Algorithmic stability and ensemble-based learning

We explore two themes in formal learning theory. We begin with a detailed, general study of the relationship between the generalization error and stability of learning algorithms. We then examine ensemble-based learning from the points of view of stability, decorrelation, and threshold complexity.; A central problem of learning theory is bounding generalization error. Most such bounds have been obtained through uniform convergence, via some variant of VC dimension. These analyses focus on the space of classifiers available to a learning algorithm, rather than on the algorithm itself.; Bousquet and Elisseeff (2002) have shown, using McDiarmid's method of independent bounded differences (1989), that algorithmic stability implies good bounds on generalization error. However, their definition of stability is too restrictive to be widely applicable.; We introduce the more general notion of training stability. We show that training stability implies good bounds on generalization error even when the learner has infinite VC dimension. Our proof requires a result of independent interest: we generalize McDiarmid's theorem to the case when differences are bounded with high probability.; In the Probably-Approximately-Correct setting of Valiant (1984), training stability is necessary and sufficient for good error performance and serves as a distribution-dependent analog of VC dimension. This enables us to emphasize the learning algorithm instead of the classifier space.; We next consider algorithms (e.g., boosting) which construct ensembles of weak classifiers.

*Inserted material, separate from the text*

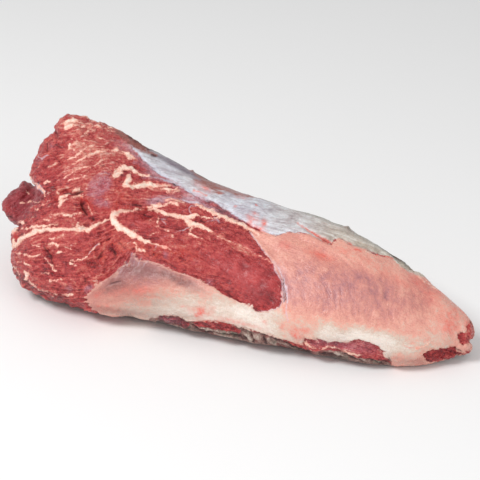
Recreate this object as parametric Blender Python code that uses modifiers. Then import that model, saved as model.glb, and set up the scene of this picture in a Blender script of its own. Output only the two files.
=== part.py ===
"""A raw beef mock tender: the boneless cone-shaped shoulder muscle, laid down on its flat underside.

Units are metres, +Z is up and +X runs from the thick cut end to the thin tip.
The show side, with its bare red muscle and its coat of fat, faces -Y.
The piece is one solid: a body drawn out from a cage, its muscles and clefts carved as relief,
with a loose flap, a lip of fat and a shred fused on.
"""

import math

import bmesh
import bpy
import numpy as np
from mathutils import Matrix, Vector, noise
from mathutils.bvhtree import BVHTree

MM = 0.001

# --- the body --------------------------------------------------------------

# The outline of the piece, station by station from the cut end to the tip, in millimetres:
# place along X, front edge (Y), back edge (Y), underside (Z) and ridge (Z).
STATIONS = (
    (-145, -19, 38, 2, 84),
    (-137, -35, 46, -1, 97),
    (-120, -47, 50, -3, 99),
    (-97, -53, 51, -3, 93.5),
    (-76, -54, 50, -3, 85),
    (-50, -50, 47, -3, 75),
    (-20, -47, 44, -3, 68),
    (20, -45, 41, -3, 65),
    (58, -42, 37, -3, 60),
    (88, -39, 31, -3, 50),
    (112, -31, 23, -2, 39),
    (132, -18, 14, 2, 30),
    (146, -7, 6, 8, 21.5),
)
ROUNDNESS_ABOVE = 2.2  # exponent of the section's upper half: 2 is an ellipse, more is squarer
ROUNDNESS_BELOW = 3.0
TOP_NARROWING = 0.14  # how much narrower the section is at the ridge than at half height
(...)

We show that AdaBoost (Freund and Schapire, 1997), a widely-used boosting algorithm, is stability-preserving.; We demonstrate that some boosting algorithms implicitly construct classifiers which are decorrelated (i.e., rarely jointly wrong). We present two new algorithms which build ensembles of explicitly decorrelated classifier pairs. Experiments indicate that these new algorithms are sometimes competitive with AdaBoost and with bagging (Breiman, 1996). The experiments employ a fast new algorithm for finding decorrelated pairs of decision stumps.; Lastly, we use threshold complexity to show that, under certain conditions, AdaBoost takes a long time to converge. In some situations, our pair-based algorithms are exponentially faster than AdaBoost. We analyze boosting as a dynamical system over the space of sequences of weights.